Every line from the beginning of the records below up to the one holding "a small body." should be quoted exactly; leave out the rest.
- - - -
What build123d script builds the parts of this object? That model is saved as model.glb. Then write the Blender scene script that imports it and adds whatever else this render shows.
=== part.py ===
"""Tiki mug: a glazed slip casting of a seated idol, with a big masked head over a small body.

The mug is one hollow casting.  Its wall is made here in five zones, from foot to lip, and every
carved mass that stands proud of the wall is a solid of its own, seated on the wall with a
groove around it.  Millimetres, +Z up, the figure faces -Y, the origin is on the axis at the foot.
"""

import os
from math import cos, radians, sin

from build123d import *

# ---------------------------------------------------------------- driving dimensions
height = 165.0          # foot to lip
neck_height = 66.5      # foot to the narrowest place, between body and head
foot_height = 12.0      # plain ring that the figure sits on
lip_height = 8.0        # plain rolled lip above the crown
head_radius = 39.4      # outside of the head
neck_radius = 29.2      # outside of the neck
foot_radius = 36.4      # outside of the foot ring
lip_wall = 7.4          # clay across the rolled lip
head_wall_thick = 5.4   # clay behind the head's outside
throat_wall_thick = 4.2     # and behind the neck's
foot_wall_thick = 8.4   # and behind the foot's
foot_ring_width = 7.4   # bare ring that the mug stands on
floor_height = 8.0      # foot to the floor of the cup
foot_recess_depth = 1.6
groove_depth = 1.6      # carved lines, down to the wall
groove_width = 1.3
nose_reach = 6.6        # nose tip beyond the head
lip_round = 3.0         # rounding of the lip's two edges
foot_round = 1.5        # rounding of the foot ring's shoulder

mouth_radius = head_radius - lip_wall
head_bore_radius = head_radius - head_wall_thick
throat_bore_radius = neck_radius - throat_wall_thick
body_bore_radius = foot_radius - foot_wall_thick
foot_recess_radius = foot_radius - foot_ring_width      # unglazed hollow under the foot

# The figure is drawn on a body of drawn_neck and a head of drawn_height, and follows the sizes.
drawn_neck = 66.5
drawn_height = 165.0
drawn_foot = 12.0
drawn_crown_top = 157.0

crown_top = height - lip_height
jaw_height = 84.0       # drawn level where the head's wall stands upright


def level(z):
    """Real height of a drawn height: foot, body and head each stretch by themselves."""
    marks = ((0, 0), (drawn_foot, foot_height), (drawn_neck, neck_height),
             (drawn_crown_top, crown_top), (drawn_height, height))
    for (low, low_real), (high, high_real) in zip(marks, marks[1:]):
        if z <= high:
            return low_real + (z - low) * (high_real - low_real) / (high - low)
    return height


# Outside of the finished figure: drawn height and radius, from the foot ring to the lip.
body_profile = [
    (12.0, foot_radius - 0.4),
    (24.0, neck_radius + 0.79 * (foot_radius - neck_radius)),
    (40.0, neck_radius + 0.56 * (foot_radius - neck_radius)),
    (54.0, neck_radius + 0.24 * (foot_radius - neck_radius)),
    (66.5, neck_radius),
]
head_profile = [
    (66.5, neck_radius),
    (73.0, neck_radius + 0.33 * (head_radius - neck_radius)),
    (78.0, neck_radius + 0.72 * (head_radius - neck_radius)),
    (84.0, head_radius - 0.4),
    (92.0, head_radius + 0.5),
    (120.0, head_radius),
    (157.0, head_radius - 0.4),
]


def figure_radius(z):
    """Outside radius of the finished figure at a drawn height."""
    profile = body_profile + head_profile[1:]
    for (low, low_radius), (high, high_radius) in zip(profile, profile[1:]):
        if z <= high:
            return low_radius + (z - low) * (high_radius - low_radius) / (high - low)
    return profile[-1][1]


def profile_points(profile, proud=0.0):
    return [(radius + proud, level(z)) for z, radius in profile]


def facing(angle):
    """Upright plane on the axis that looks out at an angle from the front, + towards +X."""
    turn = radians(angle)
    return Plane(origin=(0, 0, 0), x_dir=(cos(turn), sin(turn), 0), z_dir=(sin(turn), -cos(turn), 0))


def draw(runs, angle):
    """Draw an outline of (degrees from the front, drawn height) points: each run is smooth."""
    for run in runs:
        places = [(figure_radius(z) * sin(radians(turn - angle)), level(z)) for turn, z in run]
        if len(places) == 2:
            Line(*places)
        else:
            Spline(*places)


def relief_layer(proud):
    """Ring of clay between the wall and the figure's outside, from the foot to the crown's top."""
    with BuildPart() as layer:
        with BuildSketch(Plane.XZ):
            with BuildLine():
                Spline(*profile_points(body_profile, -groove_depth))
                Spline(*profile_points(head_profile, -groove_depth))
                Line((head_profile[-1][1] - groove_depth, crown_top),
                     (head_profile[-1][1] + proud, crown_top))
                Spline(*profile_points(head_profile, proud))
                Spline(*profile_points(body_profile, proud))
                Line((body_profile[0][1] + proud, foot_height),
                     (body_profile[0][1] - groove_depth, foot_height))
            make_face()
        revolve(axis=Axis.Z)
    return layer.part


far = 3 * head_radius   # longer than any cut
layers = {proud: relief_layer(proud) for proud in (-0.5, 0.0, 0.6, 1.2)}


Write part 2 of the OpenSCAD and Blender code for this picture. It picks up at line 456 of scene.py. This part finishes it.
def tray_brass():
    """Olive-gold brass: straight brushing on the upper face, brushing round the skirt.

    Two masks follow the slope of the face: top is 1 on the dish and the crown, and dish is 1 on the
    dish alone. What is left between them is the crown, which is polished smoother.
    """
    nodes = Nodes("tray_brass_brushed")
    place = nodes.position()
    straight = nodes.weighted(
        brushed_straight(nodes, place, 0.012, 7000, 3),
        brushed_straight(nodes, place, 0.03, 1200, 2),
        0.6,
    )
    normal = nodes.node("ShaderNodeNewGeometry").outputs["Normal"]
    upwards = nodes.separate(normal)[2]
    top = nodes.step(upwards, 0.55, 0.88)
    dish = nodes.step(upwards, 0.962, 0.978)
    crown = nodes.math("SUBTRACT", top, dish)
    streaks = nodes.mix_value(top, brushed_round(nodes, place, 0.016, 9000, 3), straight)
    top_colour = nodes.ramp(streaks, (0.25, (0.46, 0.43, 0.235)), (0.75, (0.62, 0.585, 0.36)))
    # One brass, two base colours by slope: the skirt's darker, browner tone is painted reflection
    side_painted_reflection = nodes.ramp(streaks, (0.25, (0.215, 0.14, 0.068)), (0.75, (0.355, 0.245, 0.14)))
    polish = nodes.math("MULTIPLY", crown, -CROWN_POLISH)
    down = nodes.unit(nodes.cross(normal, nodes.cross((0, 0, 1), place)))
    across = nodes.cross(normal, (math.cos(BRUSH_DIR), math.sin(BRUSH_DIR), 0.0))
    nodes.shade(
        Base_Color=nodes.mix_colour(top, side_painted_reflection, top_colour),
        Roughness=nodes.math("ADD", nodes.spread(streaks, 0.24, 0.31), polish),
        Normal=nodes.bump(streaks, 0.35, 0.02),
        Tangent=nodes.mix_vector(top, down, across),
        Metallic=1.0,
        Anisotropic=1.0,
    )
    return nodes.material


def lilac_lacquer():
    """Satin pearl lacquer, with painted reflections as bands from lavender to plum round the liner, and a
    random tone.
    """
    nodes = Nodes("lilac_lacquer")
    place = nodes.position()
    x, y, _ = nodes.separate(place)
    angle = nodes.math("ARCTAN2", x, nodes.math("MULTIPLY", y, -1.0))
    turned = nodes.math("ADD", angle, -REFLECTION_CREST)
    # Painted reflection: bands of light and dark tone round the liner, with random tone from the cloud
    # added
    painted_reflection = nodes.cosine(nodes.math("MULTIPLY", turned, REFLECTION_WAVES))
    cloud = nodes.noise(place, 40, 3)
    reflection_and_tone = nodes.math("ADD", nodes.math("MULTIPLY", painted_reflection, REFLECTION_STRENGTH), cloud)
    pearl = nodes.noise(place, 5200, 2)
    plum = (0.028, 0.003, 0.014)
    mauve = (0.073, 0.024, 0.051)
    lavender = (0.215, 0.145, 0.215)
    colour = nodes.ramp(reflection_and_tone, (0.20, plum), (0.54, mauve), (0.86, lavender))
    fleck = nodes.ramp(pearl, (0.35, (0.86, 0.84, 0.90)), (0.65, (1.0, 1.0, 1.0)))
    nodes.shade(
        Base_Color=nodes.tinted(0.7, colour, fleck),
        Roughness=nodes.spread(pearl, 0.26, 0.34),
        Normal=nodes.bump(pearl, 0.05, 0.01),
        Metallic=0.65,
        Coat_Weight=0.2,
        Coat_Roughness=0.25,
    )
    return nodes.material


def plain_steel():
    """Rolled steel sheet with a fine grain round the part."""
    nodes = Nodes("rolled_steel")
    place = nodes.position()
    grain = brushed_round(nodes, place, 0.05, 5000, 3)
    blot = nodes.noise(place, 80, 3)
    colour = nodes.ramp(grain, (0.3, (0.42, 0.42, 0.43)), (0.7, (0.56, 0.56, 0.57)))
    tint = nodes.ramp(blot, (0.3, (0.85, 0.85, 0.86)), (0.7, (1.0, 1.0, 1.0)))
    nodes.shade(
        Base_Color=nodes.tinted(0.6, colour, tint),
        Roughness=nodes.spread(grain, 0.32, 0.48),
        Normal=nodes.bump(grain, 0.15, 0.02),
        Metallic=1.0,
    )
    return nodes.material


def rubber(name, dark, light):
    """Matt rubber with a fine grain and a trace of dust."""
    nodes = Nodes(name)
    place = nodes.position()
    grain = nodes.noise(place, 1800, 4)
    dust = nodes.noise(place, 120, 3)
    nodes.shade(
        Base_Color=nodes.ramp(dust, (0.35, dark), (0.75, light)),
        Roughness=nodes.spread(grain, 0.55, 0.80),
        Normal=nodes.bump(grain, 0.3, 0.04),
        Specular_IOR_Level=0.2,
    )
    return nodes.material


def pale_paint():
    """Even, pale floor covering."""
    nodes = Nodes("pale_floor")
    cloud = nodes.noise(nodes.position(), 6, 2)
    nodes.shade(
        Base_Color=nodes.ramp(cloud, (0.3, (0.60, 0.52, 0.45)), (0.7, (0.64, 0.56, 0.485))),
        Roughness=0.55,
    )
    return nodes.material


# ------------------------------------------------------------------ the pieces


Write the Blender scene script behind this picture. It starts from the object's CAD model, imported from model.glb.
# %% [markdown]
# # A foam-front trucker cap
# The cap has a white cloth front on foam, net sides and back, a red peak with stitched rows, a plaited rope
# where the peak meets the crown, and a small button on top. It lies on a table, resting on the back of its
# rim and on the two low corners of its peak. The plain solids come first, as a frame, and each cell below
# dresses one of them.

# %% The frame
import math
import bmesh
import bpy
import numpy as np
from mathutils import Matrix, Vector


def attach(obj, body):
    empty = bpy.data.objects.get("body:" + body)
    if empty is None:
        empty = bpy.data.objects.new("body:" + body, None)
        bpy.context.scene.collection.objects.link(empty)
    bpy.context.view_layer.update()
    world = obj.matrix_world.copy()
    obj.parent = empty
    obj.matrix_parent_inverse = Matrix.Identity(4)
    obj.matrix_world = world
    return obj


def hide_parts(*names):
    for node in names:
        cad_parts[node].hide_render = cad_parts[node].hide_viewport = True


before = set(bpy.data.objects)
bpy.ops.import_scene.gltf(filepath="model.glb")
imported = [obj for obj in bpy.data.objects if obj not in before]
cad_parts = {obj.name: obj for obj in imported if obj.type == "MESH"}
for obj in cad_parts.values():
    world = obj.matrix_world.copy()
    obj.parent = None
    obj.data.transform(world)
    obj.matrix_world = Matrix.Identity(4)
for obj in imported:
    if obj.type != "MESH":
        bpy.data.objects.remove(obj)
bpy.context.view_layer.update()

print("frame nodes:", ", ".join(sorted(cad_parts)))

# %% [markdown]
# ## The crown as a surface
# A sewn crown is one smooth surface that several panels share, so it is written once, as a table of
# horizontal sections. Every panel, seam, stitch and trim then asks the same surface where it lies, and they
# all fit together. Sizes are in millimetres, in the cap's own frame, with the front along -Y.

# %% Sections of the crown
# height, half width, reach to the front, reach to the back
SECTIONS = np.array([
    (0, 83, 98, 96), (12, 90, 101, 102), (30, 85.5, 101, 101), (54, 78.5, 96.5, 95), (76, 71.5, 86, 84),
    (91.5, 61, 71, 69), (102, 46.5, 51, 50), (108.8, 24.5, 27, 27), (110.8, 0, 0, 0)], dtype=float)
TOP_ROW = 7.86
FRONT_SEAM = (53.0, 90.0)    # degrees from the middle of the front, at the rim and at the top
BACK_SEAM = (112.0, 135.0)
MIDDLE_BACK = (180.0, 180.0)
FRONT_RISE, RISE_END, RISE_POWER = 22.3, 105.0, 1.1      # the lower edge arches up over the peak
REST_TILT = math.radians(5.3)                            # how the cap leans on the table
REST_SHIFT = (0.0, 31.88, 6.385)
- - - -
§ **Task solution**:
What build123d script builds the parts of this object? That model is saved as model.glb. Then write the Blender scene script that imports it and adds whatever else this render shows.
=== part.py ===
"""Tiki mug: a glazed slip casting of a seated idol, with a big masked head over a small body.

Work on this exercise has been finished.